(Entries with model source code)

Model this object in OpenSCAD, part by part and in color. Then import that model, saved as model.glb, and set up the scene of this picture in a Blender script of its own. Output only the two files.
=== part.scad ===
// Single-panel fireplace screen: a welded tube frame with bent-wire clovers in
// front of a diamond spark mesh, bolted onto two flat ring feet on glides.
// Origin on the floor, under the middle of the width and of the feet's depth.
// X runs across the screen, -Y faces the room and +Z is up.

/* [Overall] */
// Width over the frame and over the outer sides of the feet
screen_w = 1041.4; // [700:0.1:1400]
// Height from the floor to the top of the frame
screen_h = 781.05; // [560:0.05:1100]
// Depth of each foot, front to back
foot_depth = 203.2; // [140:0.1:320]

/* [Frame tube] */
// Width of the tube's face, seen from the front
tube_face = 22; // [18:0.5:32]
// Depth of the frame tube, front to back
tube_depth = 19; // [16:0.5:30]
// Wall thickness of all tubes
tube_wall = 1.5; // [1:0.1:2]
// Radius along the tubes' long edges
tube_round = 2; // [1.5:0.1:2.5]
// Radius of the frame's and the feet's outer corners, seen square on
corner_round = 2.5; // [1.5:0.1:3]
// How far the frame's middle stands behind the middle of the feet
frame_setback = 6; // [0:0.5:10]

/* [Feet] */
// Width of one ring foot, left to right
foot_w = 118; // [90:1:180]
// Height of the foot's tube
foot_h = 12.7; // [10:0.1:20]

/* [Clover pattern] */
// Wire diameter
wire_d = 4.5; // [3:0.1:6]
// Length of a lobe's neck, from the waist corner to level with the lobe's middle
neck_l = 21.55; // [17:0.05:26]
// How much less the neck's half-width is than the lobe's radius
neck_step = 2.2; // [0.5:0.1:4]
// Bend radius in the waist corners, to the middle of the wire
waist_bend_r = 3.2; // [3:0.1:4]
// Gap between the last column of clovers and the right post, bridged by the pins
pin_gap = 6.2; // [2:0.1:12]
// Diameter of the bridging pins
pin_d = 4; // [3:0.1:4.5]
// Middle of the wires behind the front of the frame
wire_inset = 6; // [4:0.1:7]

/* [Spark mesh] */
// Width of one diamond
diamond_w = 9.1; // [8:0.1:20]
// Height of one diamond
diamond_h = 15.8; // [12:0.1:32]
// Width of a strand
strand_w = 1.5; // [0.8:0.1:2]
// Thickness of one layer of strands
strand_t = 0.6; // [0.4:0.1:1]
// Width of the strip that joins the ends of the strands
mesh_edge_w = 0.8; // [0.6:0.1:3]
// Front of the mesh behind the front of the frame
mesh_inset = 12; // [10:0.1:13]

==

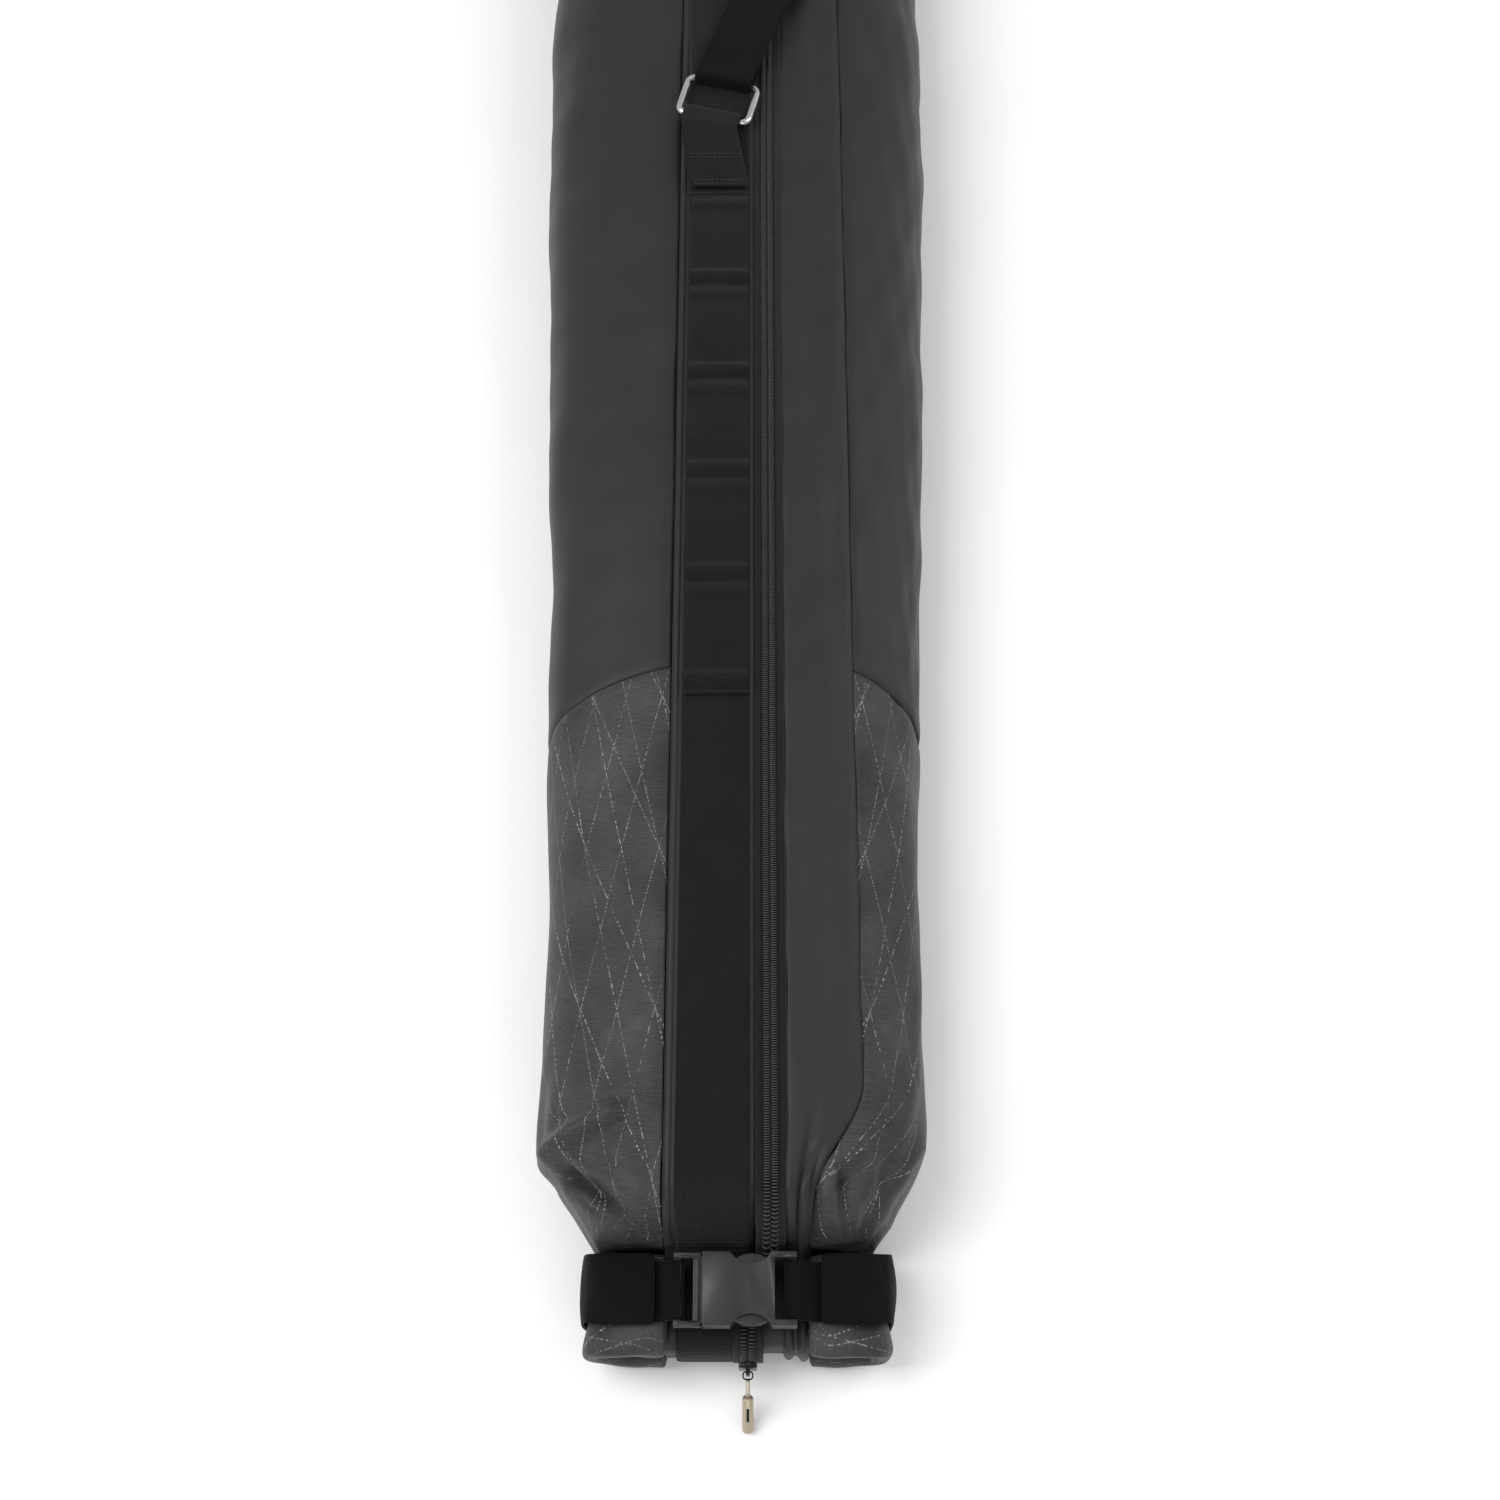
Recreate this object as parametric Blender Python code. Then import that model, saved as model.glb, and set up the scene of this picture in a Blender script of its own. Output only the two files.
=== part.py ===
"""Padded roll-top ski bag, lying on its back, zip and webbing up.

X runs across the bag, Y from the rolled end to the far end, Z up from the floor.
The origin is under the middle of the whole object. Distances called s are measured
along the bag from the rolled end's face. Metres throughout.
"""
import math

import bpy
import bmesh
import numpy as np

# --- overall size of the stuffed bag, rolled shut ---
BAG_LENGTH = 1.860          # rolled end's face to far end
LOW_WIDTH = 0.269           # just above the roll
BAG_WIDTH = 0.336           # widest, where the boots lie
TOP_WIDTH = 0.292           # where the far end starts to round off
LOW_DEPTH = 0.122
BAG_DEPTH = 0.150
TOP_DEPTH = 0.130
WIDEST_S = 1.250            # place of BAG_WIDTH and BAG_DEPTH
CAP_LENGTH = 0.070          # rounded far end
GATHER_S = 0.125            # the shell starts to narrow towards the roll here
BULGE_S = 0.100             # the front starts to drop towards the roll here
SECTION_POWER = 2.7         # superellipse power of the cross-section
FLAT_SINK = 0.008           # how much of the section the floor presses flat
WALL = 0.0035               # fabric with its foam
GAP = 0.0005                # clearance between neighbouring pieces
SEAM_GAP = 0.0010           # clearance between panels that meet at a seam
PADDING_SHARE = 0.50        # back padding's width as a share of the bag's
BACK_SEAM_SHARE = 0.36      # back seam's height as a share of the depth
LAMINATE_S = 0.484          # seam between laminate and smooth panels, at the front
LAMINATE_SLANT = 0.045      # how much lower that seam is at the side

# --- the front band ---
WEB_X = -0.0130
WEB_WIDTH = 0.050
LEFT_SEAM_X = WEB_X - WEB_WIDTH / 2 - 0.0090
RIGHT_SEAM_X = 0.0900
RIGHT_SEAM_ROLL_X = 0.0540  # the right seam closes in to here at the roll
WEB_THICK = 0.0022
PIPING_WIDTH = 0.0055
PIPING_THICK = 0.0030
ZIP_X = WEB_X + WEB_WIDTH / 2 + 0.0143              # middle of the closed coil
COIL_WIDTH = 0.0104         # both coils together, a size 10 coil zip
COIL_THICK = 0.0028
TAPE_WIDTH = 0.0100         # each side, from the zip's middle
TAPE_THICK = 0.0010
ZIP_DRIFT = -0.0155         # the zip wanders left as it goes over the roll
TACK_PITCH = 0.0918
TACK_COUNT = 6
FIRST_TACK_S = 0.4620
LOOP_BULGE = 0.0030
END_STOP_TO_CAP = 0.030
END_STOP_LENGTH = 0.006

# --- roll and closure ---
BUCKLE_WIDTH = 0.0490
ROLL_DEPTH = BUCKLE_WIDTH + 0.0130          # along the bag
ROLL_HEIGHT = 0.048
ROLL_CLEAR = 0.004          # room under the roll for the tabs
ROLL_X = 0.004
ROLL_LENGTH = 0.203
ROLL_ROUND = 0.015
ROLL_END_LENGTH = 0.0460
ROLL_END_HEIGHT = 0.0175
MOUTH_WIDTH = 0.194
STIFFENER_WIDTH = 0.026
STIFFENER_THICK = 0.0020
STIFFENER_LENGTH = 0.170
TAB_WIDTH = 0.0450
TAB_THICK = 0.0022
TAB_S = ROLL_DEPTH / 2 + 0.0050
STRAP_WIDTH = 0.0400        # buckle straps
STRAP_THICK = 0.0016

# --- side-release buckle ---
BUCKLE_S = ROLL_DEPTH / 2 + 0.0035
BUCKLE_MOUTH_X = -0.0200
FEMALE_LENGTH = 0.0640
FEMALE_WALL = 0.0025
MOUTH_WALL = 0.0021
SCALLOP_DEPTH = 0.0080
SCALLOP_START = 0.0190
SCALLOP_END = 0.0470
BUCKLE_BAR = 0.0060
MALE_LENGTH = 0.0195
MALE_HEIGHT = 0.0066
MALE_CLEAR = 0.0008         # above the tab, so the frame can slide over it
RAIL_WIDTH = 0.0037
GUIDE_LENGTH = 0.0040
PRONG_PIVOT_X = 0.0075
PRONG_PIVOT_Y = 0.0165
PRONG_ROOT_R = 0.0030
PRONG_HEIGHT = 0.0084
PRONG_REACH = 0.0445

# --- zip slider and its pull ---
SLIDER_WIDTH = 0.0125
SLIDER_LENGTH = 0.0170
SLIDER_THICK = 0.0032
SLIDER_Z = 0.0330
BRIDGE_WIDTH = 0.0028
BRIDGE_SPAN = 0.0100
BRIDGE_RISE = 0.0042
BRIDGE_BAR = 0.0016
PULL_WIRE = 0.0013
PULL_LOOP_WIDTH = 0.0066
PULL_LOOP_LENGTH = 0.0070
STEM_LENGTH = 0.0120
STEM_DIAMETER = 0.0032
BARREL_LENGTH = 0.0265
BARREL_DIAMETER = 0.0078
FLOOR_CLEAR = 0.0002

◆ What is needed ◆
Write out exactly the lines running from the line containing "Recreate this object" to the line containing "import numpy as np", with both of those lines included.

◆ Answer below ◆
Recreate this object as parametric Blender Python code. Then import that model, saved as model.glb, and set up the scene of this picture in a Blender script of its own. Output only the two files.
=== part.py ===
"""Padded roll-top ski bag, lying on its back, zip and webbing up.

X runs across the bag, Y from the rolled end to the far end, Z up from the floor.
The origin is under the middle of the whole object. Distances called s are measured
along the bag from the rolled end's face. Metres throughout.
"""
import math

import bpy
import bmesh
import numpy as np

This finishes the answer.